Marten: Yeah, is that true? Not true?
Zack: Not at all. The illusion of leadership is worse than having nobody. Because if there’s nobody there then you don’t have an expectation. You say “Okay, well, we just need to get in and do it.” If you have somebody who you’re trying to be a leader and they’re not a leader, it can be bad for your organization. Particularly in a medium or a large size organization, if you’re the CEO, by the time you hear of the performance problems, everybody in the organization already knows.
In a small organization you really can’t have somebody who’s not pulling their weight and getting results. You need to deal with a person with dignity and respect and help them towards a situation. But it may be that you need to help them out of the organization and just say, “This isn’t the right fit for you and for us.” You’re not judging them as a person; you’re judging them as in the role that they were in. Sometimes people are overly ambitious. They think they want to be an architect or they think they want to be a product guru, but they don’t actually have the right skills to do the job.

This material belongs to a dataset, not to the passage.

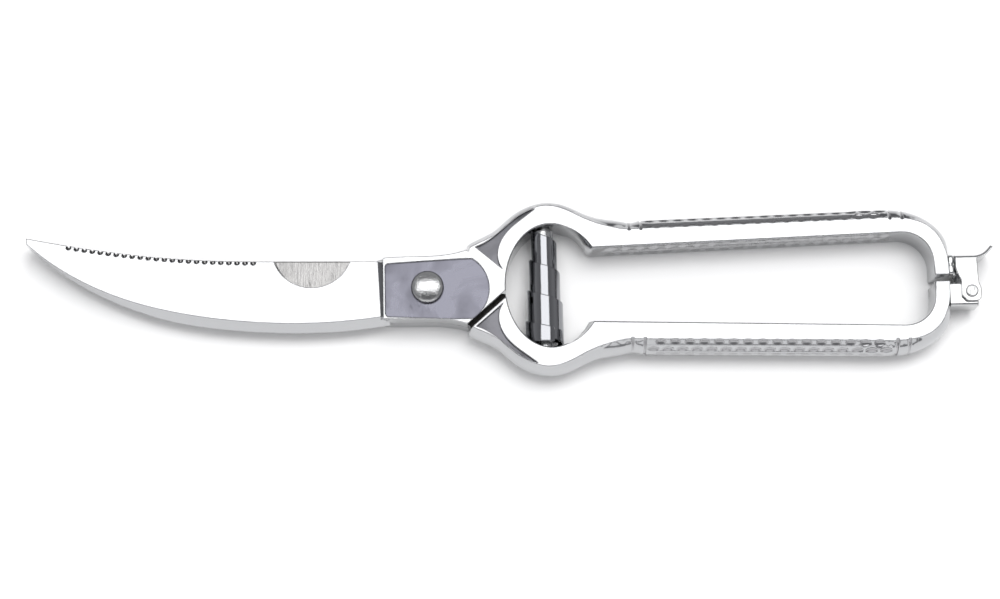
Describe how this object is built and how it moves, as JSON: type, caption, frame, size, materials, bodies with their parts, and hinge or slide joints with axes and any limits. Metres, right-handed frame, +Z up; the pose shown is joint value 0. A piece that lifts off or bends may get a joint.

Usually when you terminate somebody, you end up feeling like, “Okay, I should have done that sooner.” I’ve never heard somebody terminate an employee and then say, “I should have given it more time.” Usually they err on the side of taking too long. When you remove a non-performing employee in the organization, there’s a net gain in productivity. Everybody’s performance then improves because they’re not having to go correct that other person’s work or second guess them or rescue emergency situations, et cetera.
Marten: Right. Thank you, Zack! If you don’t do performance management, you will not have performance.